I have only two questions:
1. Would Shakespeare feel the need to shoot a portrait of Burroughs?
2. Would he find it amusing?
Defacing others’ work is a recurring theme in modern and postmodern art:
“Picasso took one of Matisse’s portraits of his daughter—and used it as a dartboard, encouraging his friends to do the same. Duchamp’s L.H.O.O.Q. (1919) is a rendition of the Mona Lisa with a cartoonish beard and moustache added. Rauschenberg erased a de Kooning work with a heavy wax pencil. In the 1960s, a gang led by George Maciunas performed Philip Corner’s Piano Activities (1962)—which called for a number of men with implements of destruction such as band saws and chisels to destroy a grand piano. Niki de Saint Phalle’s Venus de Milo (1962) is a life-size plaster-on-chickenwire version of the classic beauty filled with bags of red and black paint; Saint Phalle then took a rifle and fired upon the Venus, puncturing the statue and the bags of paint to a splattered effect.”

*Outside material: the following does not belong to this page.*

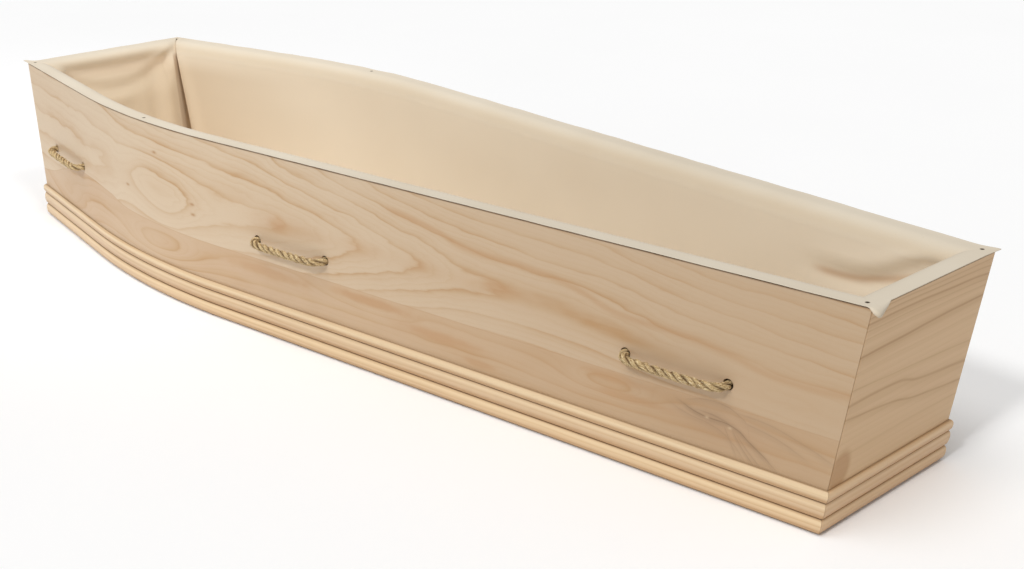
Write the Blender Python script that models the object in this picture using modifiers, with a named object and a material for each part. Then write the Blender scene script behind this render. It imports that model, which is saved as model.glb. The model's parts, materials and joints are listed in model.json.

As an undergraduate with a (vacuously?)open mind I read Burroughs’ NAKED LUNCH, but could not finish it. It was so obscene as to make one vomit. One phrase sticks in my mind, “…the monkey farted out fresh hors d’oeuvres on the plate…” In fact the book had been loaned me by a homosexual attempting my seduction (he, and all others, have failed). So, Burroughs is not worth shooting, that settles that.
The destruction of art — writing, music, sculpture, drama, poetry, art — is allied with the two pronged thrust of Nihilism and Marxism, those Siamese children of the 19th century. Marxism must replace (but first destroy) the healthy competitive world, and Nihilism/Anarchism (as in Bakunin) keeps it company. Many modern “works of art” are “great” only by default, i.e. Picasso, de Kooning, Pollock, Warhol, Rothko. Indeed the use of “representational” and “non-” contradicts art’s basic purpose of recreating reality according to principles of harmony/beauty. There was also a “pop art” group which depicted (almost exclusively) peoples’ genitalia. Most “artists” emerge from the sewer of NYC and are sponsored by “Guggenheims” who buy their stuff cheap, bribe or cajole “art critics”, and then cash in big-time. Same with the Broadway stage, which began with Lehar stuff and since Camelot has rarely produced delightful tunes or drama. OK, there is a bright spot or two, as in The Phantom of the Opera or Evita — the rest is garbage, sustained by brilliant staging and lighting.
There are deeper causes, but I can not cover them here.
Your experience reading Burroughs parallels mine, Stephen.
The entire point of post-modernism is to destroy all esteem for Western civilization. It’s no surprise that its practitioners might occasionally take this to the literal extreme.